Abstract/Summary

A fraction of the magnetic flux threading the solar photosphere extends to sufficient heliocentric distances that it is dragged out by the solar wind. Understanding this open solar flux (OSF) is central to space weather, as the OSF forms the heliosphere, magnetically connects the Sun to the planets, and dominates the motion of energetic particles. Quantification of OSF is also a key means of verifying global coronal models. However, OSF estimates derived from extrapolating the magnetic field from photospheric observations are consistently smaller than those based on heliospheric magnetic field (HMF) measurements, by around a factor two. It is therefore important to understand the uncertainties in estimating OSF from in-situ HMF measurements.

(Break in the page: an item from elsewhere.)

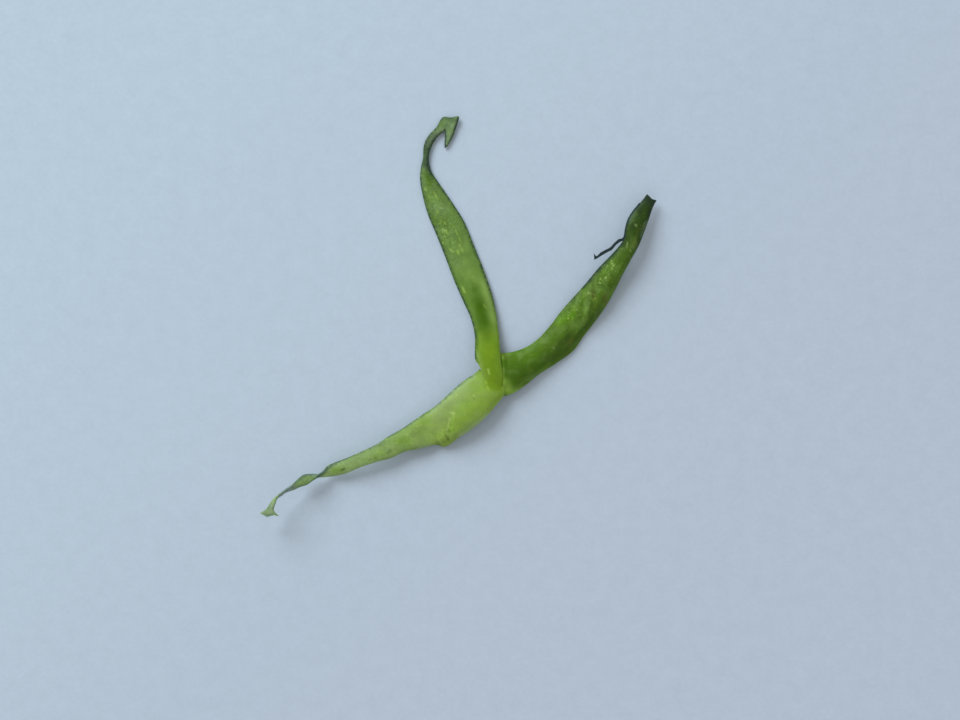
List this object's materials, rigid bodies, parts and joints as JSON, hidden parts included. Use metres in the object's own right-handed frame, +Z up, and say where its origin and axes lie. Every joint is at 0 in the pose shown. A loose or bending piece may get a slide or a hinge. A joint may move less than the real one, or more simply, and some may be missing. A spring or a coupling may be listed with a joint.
{
  "type": "bogmat",
  "caption": "Small floating water plant: strap-shaped fronds with twisted, hooked and torn tips, parting from one pouch and lying on a flat surface.",
  "frame": {"origin": "on the surface that the plant lies on, under the middle of its outline", "axes": "+Z up from the surface; seen from above, +X points right and +Y points along the left daughter frond, towards its hook"},
  "size_m": [0.0109, 0.011, 0.0008],
  "materials": {
    "mother_frond": "moist, pale and slightly see-through",
    "left_daughter_frond": "moist leaf",
    "right_daughter_frond": "moist leaf, deep green"
  },
  "bodies": {
    "root": {"mother_frond": "mother_frond", "left_daughter_frond": "left_daughter_frond", "right_daughter_frond": "right_daughter_frond"}
  },
  "joints": []
}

This requires both an assumption of latitudinal invariance in the radial component of the HMF in the heliosphere, and that structures without an immediate connection to the Sun, such as local magnetic field inversions (or ‘switchbacks’), can be correctly accounted for. In this study, we investigate the second assumption. Following an established methodology, we use in-situ electron and magnetic data to determine the global topology of the HMF and correct for inversions that would otherwise lead to an overestimation of the OSF. The OSF estimation is applied to the interval 1994 – 2021 and combines measurements from the Wind and ACE spacecraft. This extends the time range over which this methodology has previously been applied from 13 years (1998 – 2011) to 27 years. We find that inversions cannot fully explain the discrepancy between heliospheric and photospheric OSF estimations, with the best heliospheric estimate of OSF still, on average, a factor 1.6 higher than the values extrapolated from photospheric observations.